Con l’avvento del fascismo la pianificazione urbanistica del quartiere subì un drastico cambiamento: il rapporto verde-edificato calò sensibilmente, l’idea del porto fluviale venne definitivamente abbandonata e cominciarono ad essere costruite abitazioni più simili ai moderni condomini che alle precedenti villette. Restò comunque ferma l'intenzione di costruire, oltre agli spazi abitativi privati, se non giardini e orti comuni, comunque spazi pubblici, come stenditoi o asili nido
(nelle osterie di Garbatella si raccontano ancora le storie delle zuffe tra comari per il possesso di un filo per stendere la biancheria...).
Si cominciò allora a costruire palazzi più grandi e alti per ospitare un sempre crescente numero di immigrati, come ad esempio il Lotto VIII in via Luigi Fincati.
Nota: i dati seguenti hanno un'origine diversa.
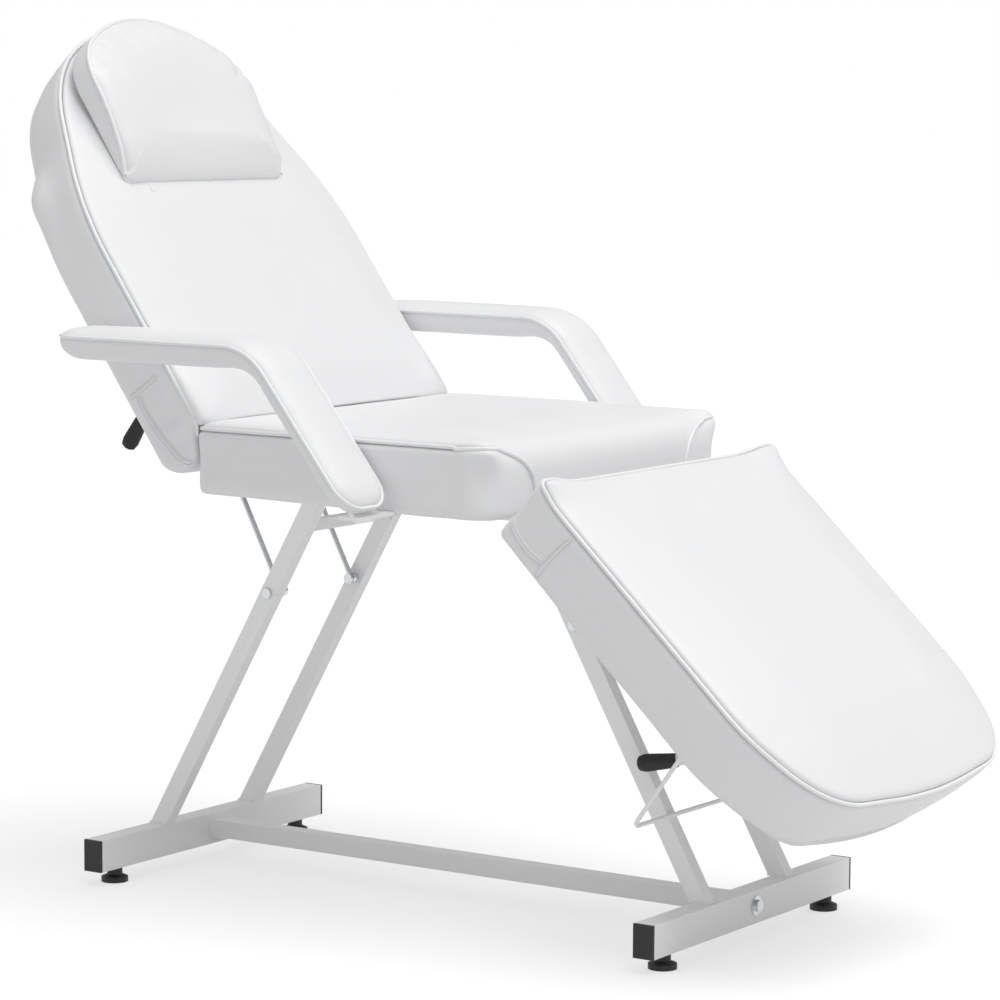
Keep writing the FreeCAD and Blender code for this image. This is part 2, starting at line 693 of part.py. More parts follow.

Il culmine di questo mutamento si nota nell’impianto progettuale dei tre lotti chiamati Alberghi (Rosso, Bianco e Giallo) nei pressi di piazza Eugenio Biffi, strutture nate pochi anni dopo le villette dell'inizio dell'edificazione dell'area (dal 1927), ma significativamente differenti dal punto di vista funzionale oltreché estetico.
Si deve tener presente che, sebbene l’urbanistica d’epoca fascista abbia mutato in maniera radicale l'impostazione nata dall’idea delle città giardino, essa conservò per la Garbatella un carattere sperimentale di borgata a misura d’uomo, che si contrapponeva in maniera drammatica alla vicina baraccopoli di “Shangai” (odierna Tor Marancia).
Monumenti
Nel giardino pubblico (ex vigna Serafini) si trova l’ingresso delle catacombe di Commodilla, con una basilichetta ipogea databile alla fine del IV secolo, un cimitero dipinto con scene bibliche (tra cui una curiosa immagine del Cristo orientale) e le effigi dei martiri San Felice e Sant’Adautto. Tra i monumenti più recenti, celebre è la Fontana di Carlotta con la relativa scalinata. Caratteristico è anche il bassorilievo raffigurante la “Signora Garbatella”, in piazza Geremia Bonomelli.
L'intero quartiere, con i suoi archi, le sue fontane, le sue palazzine e i suoi balconi, può essere considerato un grande monumento a sé stante.